[start Data to process]
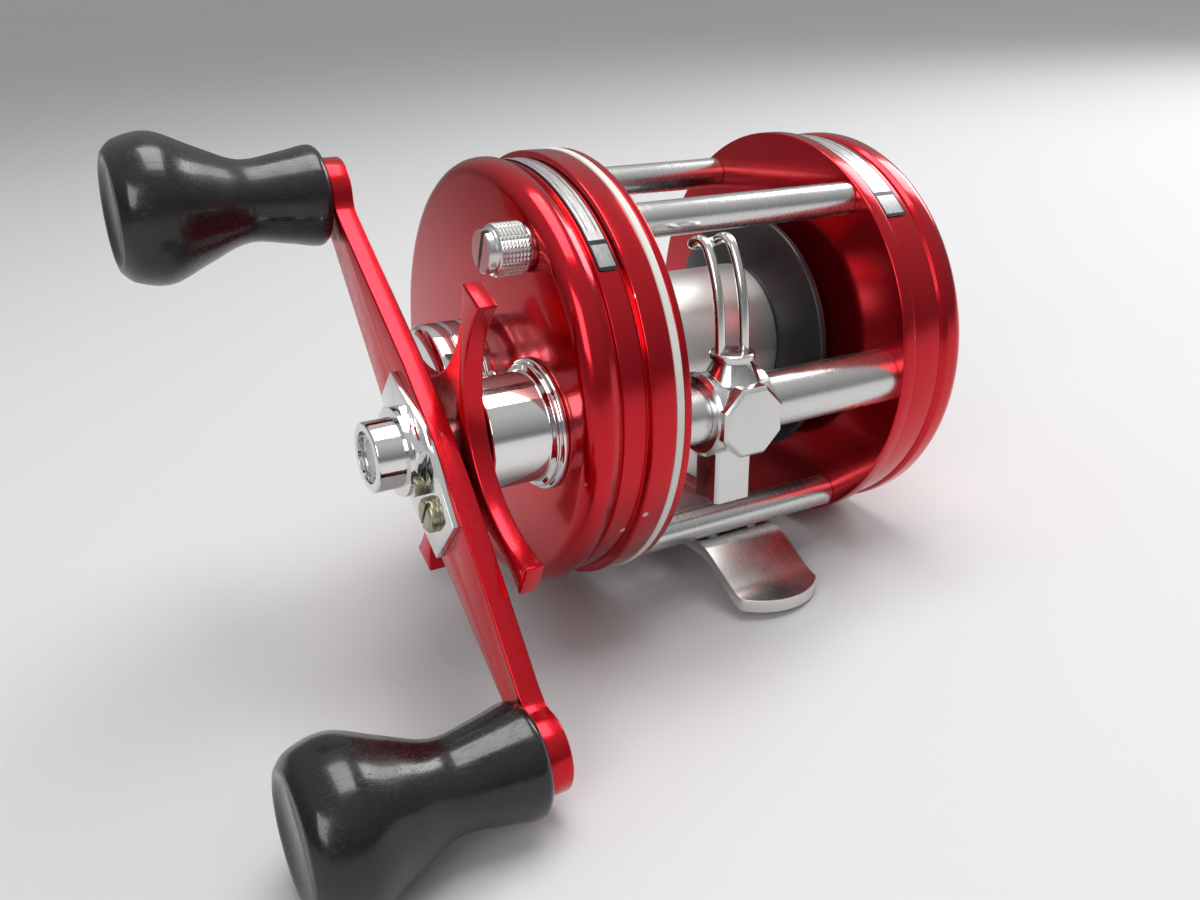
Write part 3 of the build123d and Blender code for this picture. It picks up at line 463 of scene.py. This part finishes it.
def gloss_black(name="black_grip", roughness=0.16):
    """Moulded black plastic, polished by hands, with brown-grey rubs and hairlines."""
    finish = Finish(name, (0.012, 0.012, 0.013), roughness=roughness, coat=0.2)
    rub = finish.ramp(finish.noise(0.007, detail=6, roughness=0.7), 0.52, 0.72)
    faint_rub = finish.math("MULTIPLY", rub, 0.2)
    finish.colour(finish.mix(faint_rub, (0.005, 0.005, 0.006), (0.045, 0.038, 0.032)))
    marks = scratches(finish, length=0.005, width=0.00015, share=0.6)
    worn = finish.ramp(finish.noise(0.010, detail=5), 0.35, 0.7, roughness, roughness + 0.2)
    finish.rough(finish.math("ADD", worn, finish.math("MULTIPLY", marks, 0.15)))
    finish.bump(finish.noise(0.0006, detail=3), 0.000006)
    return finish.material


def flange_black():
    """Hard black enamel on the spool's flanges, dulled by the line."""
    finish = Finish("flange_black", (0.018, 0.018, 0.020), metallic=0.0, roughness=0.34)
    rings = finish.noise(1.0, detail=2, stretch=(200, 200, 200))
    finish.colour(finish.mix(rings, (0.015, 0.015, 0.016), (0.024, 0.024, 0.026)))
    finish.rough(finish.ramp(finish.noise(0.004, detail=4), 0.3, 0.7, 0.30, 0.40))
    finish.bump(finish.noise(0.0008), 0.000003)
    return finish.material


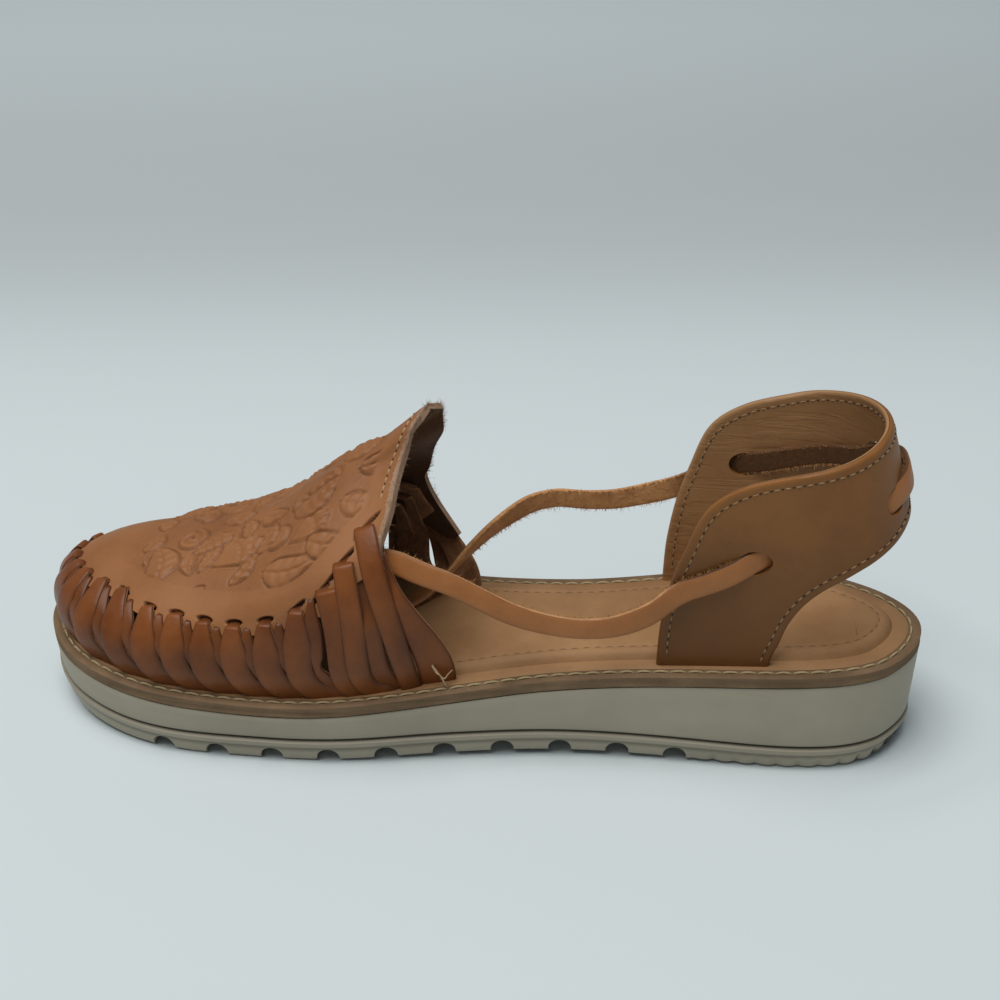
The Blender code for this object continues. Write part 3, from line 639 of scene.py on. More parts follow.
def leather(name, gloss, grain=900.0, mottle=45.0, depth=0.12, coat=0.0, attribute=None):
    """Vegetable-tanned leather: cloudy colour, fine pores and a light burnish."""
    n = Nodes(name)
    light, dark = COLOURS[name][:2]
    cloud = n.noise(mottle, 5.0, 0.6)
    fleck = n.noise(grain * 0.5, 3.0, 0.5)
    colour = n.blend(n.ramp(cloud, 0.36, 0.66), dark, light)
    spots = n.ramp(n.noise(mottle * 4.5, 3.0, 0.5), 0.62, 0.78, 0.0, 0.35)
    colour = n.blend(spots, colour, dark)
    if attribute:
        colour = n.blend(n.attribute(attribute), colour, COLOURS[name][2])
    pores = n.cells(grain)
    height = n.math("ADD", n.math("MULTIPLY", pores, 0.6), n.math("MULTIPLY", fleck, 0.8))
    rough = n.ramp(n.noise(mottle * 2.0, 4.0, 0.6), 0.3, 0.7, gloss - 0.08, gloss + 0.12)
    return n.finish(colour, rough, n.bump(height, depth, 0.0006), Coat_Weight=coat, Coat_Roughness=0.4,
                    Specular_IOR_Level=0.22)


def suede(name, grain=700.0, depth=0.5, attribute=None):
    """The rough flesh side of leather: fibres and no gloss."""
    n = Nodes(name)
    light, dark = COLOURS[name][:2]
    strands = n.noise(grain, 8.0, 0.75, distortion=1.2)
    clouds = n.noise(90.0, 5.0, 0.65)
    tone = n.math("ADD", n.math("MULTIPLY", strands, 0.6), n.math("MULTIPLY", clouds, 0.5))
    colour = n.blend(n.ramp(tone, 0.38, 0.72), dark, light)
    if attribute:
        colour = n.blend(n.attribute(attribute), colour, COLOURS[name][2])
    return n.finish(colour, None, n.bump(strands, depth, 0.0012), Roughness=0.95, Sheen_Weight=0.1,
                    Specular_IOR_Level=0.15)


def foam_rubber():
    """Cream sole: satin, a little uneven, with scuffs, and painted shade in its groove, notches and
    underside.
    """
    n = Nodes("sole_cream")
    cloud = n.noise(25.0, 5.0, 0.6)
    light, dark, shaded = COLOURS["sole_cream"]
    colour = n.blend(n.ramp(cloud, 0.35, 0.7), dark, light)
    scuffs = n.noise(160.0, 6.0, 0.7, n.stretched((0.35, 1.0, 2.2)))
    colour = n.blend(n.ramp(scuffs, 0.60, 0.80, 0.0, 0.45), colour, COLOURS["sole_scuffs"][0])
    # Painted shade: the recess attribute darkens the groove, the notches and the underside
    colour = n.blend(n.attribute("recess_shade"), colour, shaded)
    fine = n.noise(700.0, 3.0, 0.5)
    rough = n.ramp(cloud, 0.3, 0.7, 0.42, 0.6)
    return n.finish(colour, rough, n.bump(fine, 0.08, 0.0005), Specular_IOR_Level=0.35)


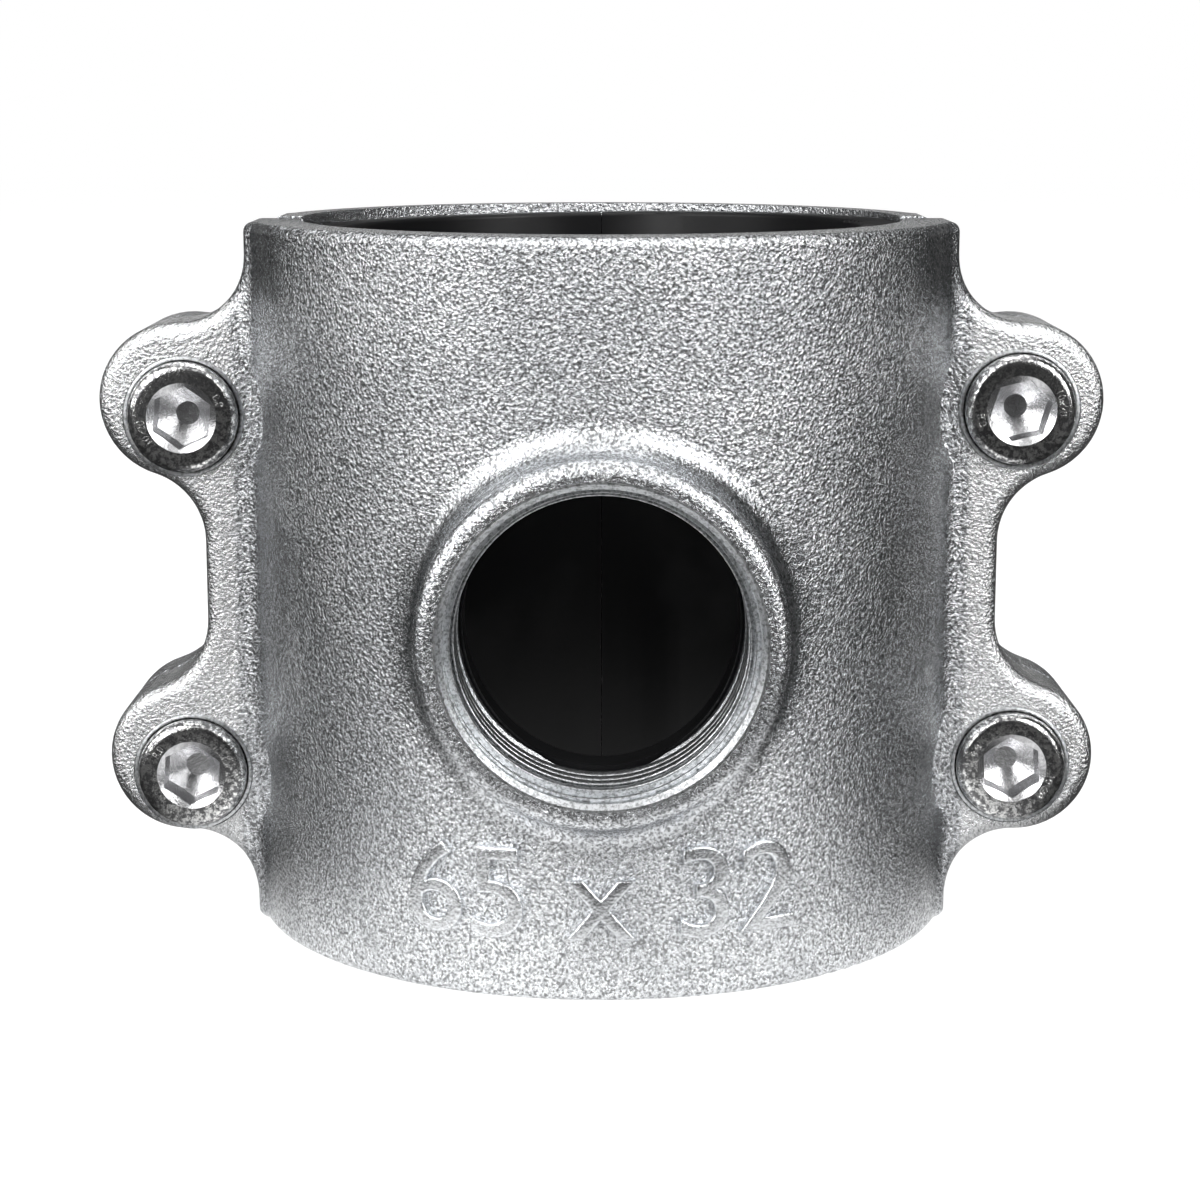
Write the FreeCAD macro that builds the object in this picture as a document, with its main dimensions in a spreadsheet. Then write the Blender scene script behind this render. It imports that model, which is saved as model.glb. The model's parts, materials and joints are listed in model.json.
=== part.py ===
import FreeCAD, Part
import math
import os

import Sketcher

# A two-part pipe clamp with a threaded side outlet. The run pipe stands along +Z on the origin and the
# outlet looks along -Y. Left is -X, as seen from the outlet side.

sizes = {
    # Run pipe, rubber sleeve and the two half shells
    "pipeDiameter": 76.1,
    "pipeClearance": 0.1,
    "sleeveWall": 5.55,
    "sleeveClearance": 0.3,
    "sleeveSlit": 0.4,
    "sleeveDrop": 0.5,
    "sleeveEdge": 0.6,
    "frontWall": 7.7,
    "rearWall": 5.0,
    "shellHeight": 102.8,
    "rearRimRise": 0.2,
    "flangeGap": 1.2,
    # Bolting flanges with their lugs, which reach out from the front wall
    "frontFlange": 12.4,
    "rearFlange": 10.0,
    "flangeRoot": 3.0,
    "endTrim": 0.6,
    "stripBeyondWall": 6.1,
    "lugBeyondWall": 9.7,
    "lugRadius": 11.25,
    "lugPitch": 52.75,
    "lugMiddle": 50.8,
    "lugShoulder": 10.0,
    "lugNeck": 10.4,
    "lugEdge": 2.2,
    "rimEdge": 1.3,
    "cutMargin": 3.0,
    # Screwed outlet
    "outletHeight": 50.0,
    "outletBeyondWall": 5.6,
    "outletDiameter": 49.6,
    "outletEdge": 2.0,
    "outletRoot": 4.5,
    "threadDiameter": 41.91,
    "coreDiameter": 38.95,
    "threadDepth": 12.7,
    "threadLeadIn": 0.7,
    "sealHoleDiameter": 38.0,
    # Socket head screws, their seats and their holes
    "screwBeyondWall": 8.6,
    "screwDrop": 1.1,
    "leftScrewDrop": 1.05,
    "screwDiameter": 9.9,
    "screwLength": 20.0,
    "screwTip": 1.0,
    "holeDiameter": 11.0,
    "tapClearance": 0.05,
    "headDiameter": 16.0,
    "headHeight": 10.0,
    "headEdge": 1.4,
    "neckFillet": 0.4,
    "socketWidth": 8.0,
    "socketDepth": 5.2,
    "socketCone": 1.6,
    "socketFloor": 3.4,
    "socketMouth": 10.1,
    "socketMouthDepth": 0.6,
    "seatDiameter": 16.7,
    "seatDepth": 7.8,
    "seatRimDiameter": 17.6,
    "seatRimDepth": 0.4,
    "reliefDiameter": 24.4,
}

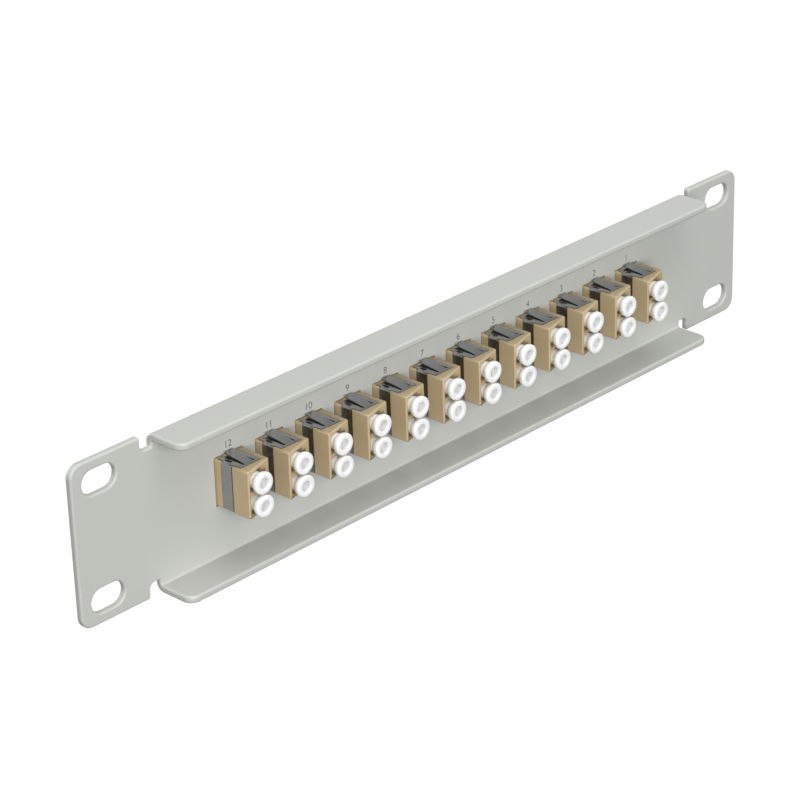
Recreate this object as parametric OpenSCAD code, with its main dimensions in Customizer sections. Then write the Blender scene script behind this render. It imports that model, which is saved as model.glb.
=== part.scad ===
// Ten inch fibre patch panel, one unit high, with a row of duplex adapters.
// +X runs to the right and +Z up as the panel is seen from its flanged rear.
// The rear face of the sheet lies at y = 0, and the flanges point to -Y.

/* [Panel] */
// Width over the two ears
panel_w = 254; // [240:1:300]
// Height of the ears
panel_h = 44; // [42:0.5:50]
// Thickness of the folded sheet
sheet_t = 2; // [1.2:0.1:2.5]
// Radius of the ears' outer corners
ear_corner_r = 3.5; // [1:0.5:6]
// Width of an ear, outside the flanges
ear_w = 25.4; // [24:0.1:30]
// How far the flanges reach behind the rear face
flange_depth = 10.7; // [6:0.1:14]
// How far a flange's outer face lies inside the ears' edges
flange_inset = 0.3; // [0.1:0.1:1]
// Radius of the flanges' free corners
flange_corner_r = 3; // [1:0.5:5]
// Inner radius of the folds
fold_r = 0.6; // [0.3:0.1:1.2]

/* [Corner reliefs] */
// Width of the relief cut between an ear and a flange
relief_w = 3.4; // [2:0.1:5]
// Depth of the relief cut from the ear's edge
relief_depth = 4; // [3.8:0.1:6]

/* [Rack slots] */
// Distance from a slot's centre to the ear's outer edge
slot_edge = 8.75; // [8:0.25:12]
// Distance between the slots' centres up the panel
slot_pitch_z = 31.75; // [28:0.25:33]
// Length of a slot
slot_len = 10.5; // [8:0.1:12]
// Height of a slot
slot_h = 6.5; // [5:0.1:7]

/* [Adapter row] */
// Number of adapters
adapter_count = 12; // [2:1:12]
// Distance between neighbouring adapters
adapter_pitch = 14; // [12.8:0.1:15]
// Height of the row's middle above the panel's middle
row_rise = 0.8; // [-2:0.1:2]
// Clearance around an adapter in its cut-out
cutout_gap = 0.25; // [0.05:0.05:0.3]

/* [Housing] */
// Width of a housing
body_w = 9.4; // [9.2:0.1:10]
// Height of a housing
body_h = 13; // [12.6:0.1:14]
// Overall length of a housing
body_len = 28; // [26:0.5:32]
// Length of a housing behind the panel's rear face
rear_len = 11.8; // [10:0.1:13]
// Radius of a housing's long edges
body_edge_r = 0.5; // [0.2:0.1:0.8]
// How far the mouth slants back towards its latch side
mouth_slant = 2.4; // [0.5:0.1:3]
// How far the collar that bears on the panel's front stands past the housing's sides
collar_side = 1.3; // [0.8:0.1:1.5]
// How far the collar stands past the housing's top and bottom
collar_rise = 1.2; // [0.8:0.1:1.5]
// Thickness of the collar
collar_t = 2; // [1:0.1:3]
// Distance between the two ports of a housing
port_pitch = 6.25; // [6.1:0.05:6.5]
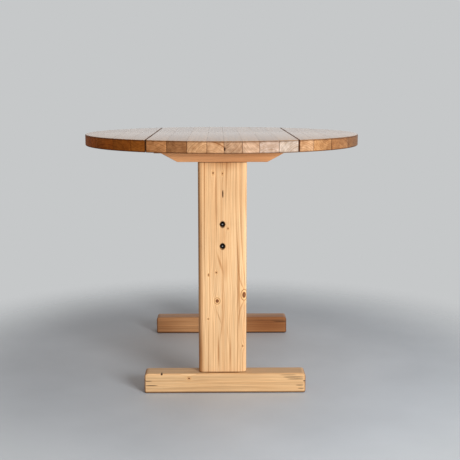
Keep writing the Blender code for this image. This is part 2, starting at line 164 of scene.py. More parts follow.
[end Data to process]
Aim of the exercise: Check each line of the records above for the word "follow", then give the number of lines that have it, with no other words.

The result: 2